**EXERCISE INSTRUCTIONS**
Print the records below from the first line through the line containing "TURN_STEPS = 40", both included, word for word.

**DATA FOR THIS TASK**
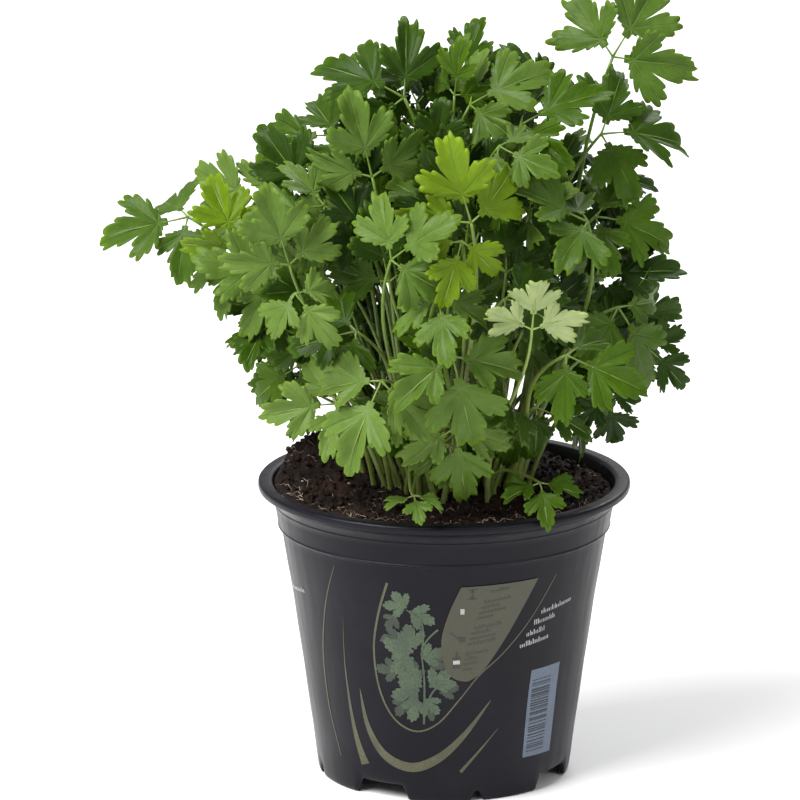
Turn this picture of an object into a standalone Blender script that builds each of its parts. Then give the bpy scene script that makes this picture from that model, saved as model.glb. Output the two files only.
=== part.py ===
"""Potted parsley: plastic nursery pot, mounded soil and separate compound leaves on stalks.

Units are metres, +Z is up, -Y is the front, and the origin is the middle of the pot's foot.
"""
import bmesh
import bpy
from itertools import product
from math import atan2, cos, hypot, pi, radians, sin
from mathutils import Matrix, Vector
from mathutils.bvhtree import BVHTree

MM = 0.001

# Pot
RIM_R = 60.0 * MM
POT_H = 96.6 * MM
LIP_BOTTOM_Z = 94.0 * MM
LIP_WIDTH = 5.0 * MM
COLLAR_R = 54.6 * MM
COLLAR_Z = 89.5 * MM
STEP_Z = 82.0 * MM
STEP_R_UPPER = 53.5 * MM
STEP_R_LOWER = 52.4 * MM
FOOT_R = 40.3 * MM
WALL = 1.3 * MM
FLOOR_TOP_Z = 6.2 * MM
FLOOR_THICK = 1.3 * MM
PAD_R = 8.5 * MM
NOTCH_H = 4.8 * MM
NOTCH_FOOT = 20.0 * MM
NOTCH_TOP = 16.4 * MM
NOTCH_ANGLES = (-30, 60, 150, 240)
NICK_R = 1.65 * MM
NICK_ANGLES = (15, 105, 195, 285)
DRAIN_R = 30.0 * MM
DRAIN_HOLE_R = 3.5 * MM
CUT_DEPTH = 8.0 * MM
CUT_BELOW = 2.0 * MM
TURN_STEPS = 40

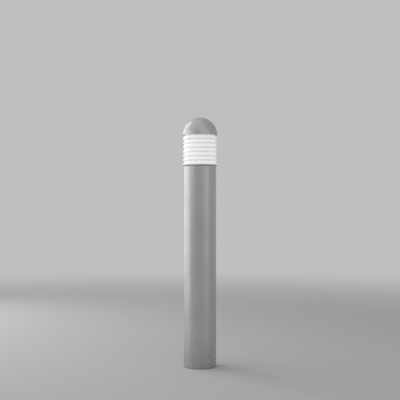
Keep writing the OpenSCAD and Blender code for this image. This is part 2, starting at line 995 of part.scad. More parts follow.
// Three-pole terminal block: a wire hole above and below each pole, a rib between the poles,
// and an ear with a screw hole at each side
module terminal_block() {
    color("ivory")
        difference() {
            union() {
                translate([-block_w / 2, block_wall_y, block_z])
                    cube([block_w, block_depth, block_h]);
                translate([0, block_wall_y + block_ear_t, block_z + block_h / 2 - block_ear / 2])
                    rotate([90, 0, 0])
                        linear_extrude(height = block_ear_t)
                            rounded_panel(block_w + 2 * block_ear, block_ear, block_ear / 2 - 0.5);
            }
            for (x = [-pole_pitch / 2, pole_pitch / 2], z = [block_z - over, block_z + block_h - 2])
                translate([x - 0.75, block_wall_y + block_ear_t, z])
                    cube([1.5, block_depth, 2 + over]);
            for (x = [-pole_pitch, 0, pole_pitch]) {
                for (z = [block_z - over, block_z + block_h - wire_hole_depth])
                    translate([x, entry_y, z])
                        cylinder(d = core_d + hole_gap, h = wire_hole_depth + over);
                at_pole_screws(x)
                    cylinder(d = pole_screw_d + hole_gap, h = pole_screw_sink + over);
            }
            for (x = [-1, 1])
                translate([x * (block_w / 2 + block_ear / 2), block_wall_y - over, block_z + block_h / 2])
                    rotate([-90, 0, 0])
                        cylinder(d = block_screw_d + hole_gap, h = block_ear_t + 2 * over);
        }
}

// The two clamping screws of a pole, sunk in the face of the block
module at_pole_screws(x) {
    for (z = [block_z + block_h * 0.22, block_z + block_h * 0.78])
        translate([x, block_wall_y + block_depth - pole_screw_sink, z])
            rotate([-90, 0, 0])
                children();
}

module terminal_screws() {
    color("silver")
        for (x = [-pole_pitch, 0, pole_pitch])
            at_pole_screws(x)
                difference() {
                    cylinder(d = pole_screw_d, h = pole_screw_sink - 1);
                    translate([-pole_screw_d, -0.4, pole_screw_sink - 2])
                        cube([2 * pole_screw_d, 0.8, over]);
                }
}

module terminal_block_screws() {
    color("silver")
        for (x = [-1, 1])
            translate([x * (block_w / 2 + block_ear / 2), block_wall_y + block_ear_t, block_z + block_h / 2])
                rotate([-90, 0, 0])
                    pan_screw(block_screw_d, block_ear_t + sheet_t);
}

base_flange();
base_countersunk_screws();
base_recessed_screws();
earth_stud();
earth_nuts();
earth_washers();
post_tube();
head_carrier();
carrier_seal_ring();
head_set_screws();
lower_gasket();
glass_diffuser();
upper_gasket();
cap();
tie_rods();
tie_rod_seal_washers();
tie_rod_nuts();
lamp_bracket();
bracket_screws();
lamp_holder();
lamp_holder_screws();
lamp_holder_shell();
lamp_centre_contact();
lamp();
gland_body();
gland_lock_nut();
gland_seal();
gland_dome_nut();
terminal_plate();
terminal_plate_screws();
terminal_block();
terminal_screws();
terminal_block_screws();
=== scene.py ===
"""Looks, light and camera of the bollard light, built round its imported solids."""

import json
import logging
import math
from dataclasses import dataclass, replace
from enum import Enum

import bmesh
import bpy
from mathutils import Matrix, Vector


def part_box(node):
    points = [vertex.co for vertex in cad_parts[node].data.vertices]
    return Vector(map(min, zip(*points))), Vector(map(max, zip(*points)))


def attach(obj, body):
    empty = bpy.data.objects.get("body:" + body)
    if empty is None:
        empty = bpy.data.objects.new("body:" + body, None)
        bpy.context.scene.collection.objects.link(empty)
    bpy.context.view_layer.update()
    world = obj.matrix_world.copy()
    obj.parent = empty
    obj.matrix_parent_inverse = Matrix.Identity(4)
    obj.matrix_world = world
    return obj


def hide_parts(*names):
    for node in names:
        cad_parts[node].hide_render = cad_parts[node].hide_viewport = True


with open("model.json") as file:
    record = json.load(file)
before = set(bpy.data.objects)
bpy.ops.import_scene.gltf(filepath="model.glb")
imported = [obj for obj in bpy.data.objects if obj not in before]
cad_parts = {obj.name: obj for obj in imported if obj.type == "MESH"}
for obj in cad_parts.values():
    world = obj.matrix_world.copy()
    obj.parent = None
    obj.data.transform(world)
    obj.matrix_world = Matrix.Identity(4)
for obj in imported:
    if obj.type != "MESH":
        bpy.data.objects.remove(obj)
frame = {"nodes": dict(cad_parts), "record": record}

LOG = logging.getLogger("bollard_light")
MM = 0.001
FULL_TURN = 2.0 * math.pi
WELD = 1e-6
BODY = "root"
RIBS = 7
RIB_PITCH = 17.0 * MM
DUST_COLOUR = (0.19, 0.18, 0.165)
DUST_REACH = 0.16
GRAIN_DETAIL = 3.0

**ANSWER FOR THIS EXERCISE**
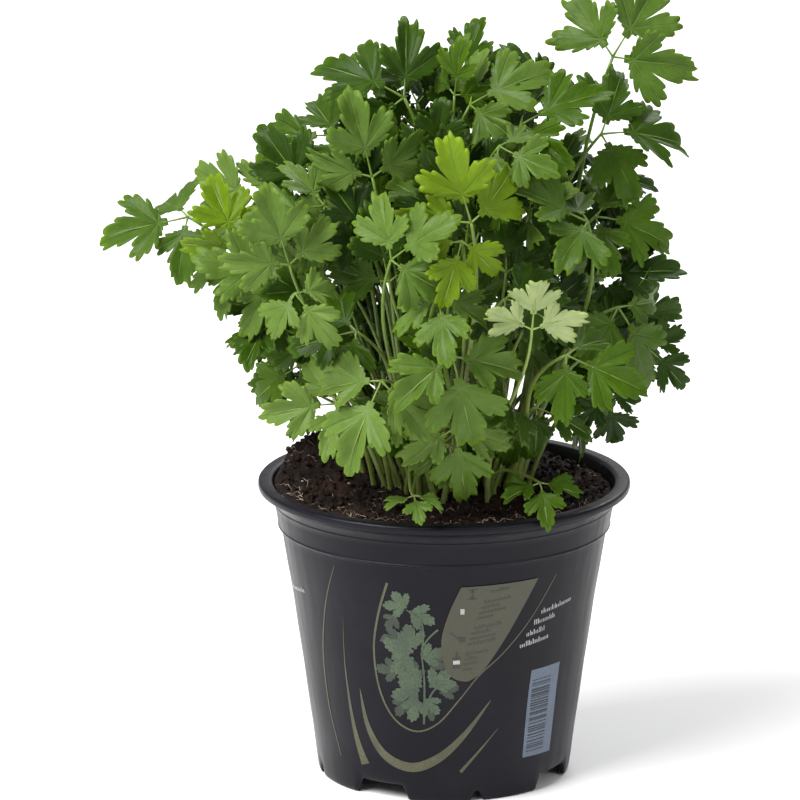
Turn this picture of an object into a standalone Blender script that builds each of its parts. Then give the bpy scene script that makes this picture from that model, saved as model.glb. Output the two files only.
=== part.py ===
"""Potted parsley: plastic nursery pot, mounded soil and separate compound leaves on stalks.

Units are metres, +Z is up, -Y is the front, and the origin is the middle of the pot's foot.
"""
import bmesh
import bpy
from itertools import product
from math import atan2, cos, hypot, pi, radians, sin
from mathutils import Matrix, Vector
from mathutils.bvhtree import BVHTree

MM = 0.001

# Pot
RIM_R = 60.0 * MM
POT_H = 96.6 * MM
LIP_BOTTOM_Z = 94.0 * MM
LIP_WIDTH = 5.0 * MM
COLLAR_R = 54.6 * MM
COLLAR_Z = 89.5 * MM
STEP_Z = 82.0 * MM
STEP_R_UPPER = 53.5 * MM
STEP_R_LOWER = 52.4 * MM
FOOT_R = 40.3 * MM
WALL = 1.3 * MM
FLOOR_TOP_Z = 6.2 * MM
FLOOR_THICK = 1.3 * MM
PAD_R = 8.5 * MM
NOTCH_H = 4.8 * MM
NOTCH_FOOT = 20.0 * MM
NOTCH_TOP = 16.4 * MM
NOTCH_ANGLES = (-30, 60, 150, 240)
NICK_R = 1.65 * MM
NICK_ANGLES = (15, 105, 195, 285)
DRAIN_R = 30.0 * MM
DRAIN_HOLE_R = 3.5 * MM
CUT_DEPTH = 8.0 * MM
CUT_BELOW = 2.0 * MM
TURN_STEPS = 40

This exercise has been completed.